Amid the recent hard times in the country, do you think there’s a greater hunger for nostalgia?
I think people do nostalgia whether times are good or bad, happy or sad. It’s an emotion; it’s a feeling. It’s normal to be nostalgic. People just act out their nostalgia in different ways. We’ve always looked back. In the ’50s, they were going to Western towns and having Victorian and 1920s theme parties. What we’re doing isn’t abnormal. It’s festive, it’s fun, and it’s civilized.

What retro thing in the desert would you like to see make a comeback?
No one is doing anything Western-themed. There used to be a lot of Western hotels with cowboy costumes, horse rides, and barbecues — and chuckwagons. Chuckwagons need to make a comeback!  

Charles’ Retro Picks

This is my favorite movie star-related place in the desert. That’s the one to preserve. It was started by Bing Crosby and Jack Benny in the 1950s and was the first planned “luxury” mobile home park in the Coachella Valley. The streets are named after some of the first buyers here, like Groucho Marx, George Burns and Gracie Allen, Danny Kaye, Claudette Colbert, Barbara Stanwyck. All the trailers were over the top and themed, and some that are there now are the originals from the ’50s. There’s even a small miniature golf course, which is incredible.

Every time I go to Palm Springs, I always drive down Highway 111 and go to Shield’s Date Garden, without fail. It’s one of Southern California’s great roadside attractions.

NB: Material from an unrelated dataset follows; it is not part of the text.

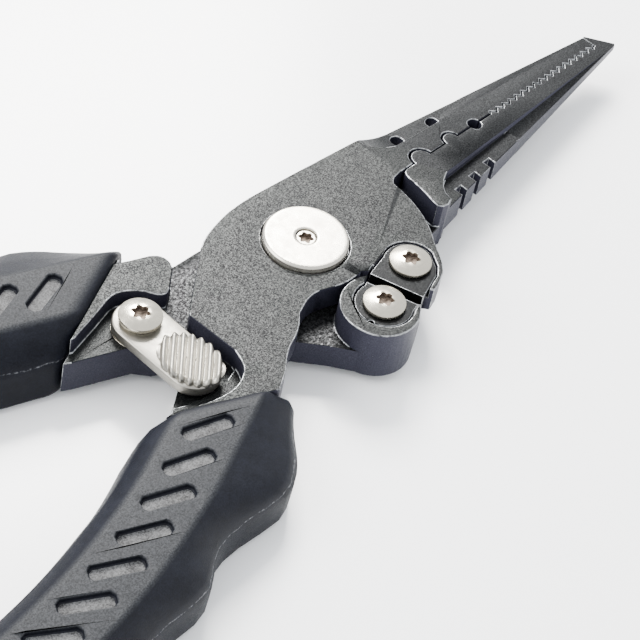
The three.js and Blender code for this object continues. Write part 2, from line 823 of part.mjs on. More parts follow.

Where else do you ever get to go to a date garden and overdose on dates? It’s been there since 1924, and they tell you the whole story of the place in their little romance theater, and you can get date shakes and sample all different varieties of dates. It’s fabulous.

I only recently discovered this place. It’s off the chart in terms of heart and soul. It’s a gem in Palm Springs. It was established in 1938 by Slim and Patricia Moorten, who designed and installed landscapes for Frank Sinatra and were friends of Walt Disney. The gardens now have about 3,000 cacti and desert plants, all grouped by geographic regions. It’s one of the best places to experience old Palm Springs, before midcentury. I love the Spanish architecture of the home.